High-end residential property boom is over

By Morris Aaron

It is not good news for high-end residential property investors, but rental yields are falling, and may not rise any time soon.

Hass Consult, a leading property firm, is warning those looking to buy high-end residential apartments with the intention of renting them out to earn income to go slow.

But even as it issued a profit warning, the property firm moved to allay fears of an imminent property crash, saying the current level of demand and supply mismatch for the high-end market will only herald a market correction and not a bubble burst.

Hass Property index report for the first quarter of this year — the period between January and March 2010 — indicates that rents for the high-end residential market have stagnated over the last three years, while property prices in the same market have more than doubled over the same period.
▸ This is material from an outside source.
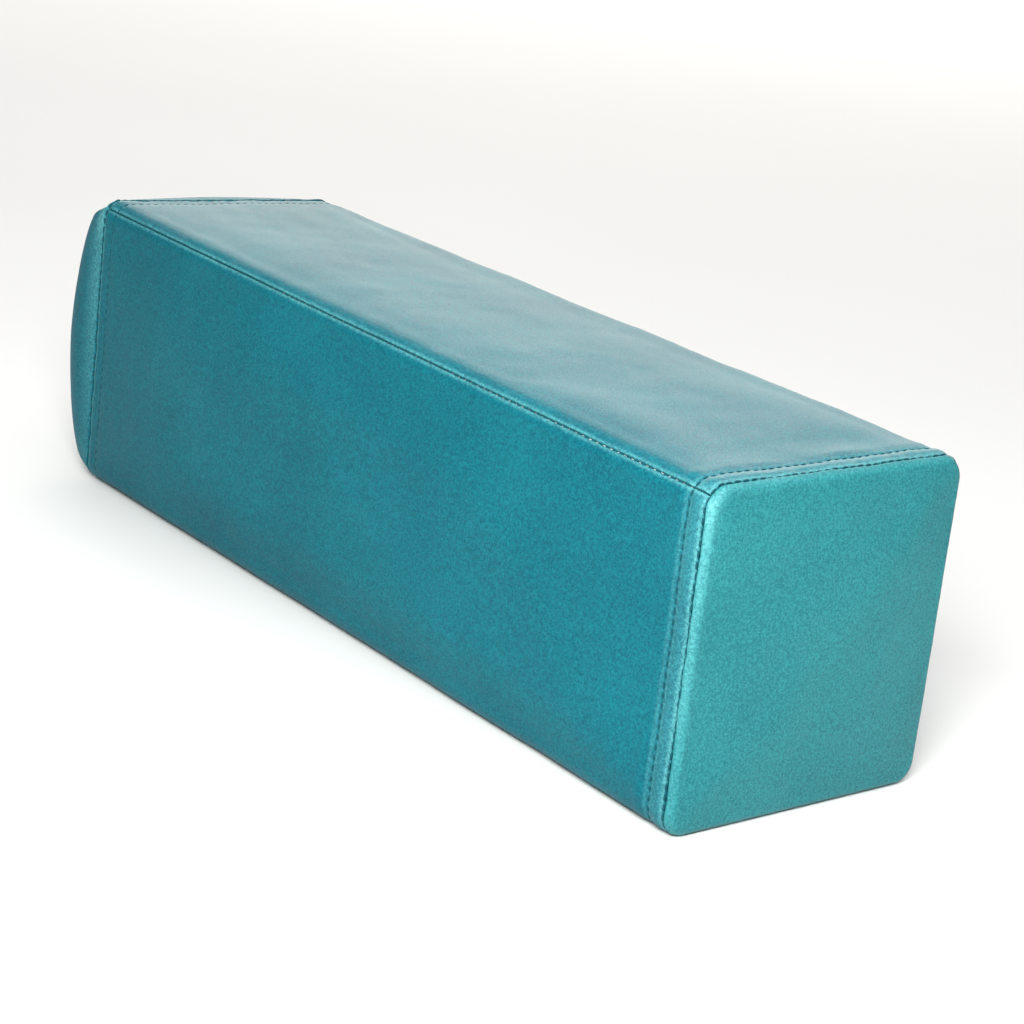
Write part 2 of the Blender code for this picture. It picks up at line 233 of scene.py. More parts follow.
def leaned(x, y, z):
    """The same point once the right end leans and the left end's front edge is stuffed up."""
    along = min(max((x - BODY_LOW.x) / (BODY_HIGH.x - BODY_LOW.x), 0.0), 1.0)
    forward = 0.35 - 0.65 * y / BODY_HIGH.y  # 1 at the front, below 0 at the back
    rise = LEFT_RISE * (z / TOP) ** 2 * forward * (1 - along) ** 1.5
    return Vector((x + LEAN * (1 - z / TOP) * along**3, y, max(z + rise, FLOOR_CLEARANCE)))


def cover_point(x, distance, lift):
    return leaned(x, *section_point(distance, lift))


def end_profile(turn, across, wall, shoulder, flare, crown, fullness, **_):
    """A point up the end's shoulder and over its face, as (inset from the section, past the seam)."""
    if across <= 0:
        bulge = flare * (fullness - UNFLARED) * math.sin(2 * turn)
        return shoulder * (1 - math.cos(turn)) - bulge, wall * fullness * math.sin(turn)
    full = fullness + (1 - fullness) * (1 - (1 - across) ** 3)
    swell = 1 - (1 - across) ** SWELL_POWER
    return shoulder + (BODY_HIGH.y - shoulder) * across, wall * full + (crown - wall) * swell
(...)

"It seems unlikely, at this stage, that the market will support the targeted profit taking," said Fatima Moledina, HassConsult sales and letting manager.

"It is clear that the market is solidly underpinned in holding its current price and rental levels, but ambitions to secure profits on apartments bought to as investments within two years are likely to remain thwarted for the time being."

Hass Letting Index — which tracks rental trends — indicates that residential apartment rents stagnated in the last three years, then dipped in the second quarter of last year and rose again marginally in the first quarter of this year.

Market is stabilising

The index also revealed a trend showing stagnation in the apartment market rental prices with asking rents — what property manages ask tenants to pay when they advertise — at the close of last year at the exact same level as they were at the beginning of 2007. "What these trend basically means is that returns from rent have halved over the last three years for this specific market," said Jenny Luesby, a consultant who is behind the Hass Property Index.

"In short, the high end residential apartment boom is over after a market correction that has lasted over three years since the height of the boom and the market is stabilising."

But as rentals take a beating, property sales have not been spared from the on-going market correction that is currently playing out due to over-valuation and demand-supply mismatch that started becoming evident in 2007. The Hass Property Index indicates that general property transaction trends for the high end of the market have continued on a sluggish demand path with closing prices indicating a rise of only 1.8 per cent compared to the previous quarter.

"The marginal first quarter rise in house prices saw them recover within 0.0015 per cent their levels a year earlier — that is in the first quarter of 2009 — confirming a continuing stasis in the market," read the report.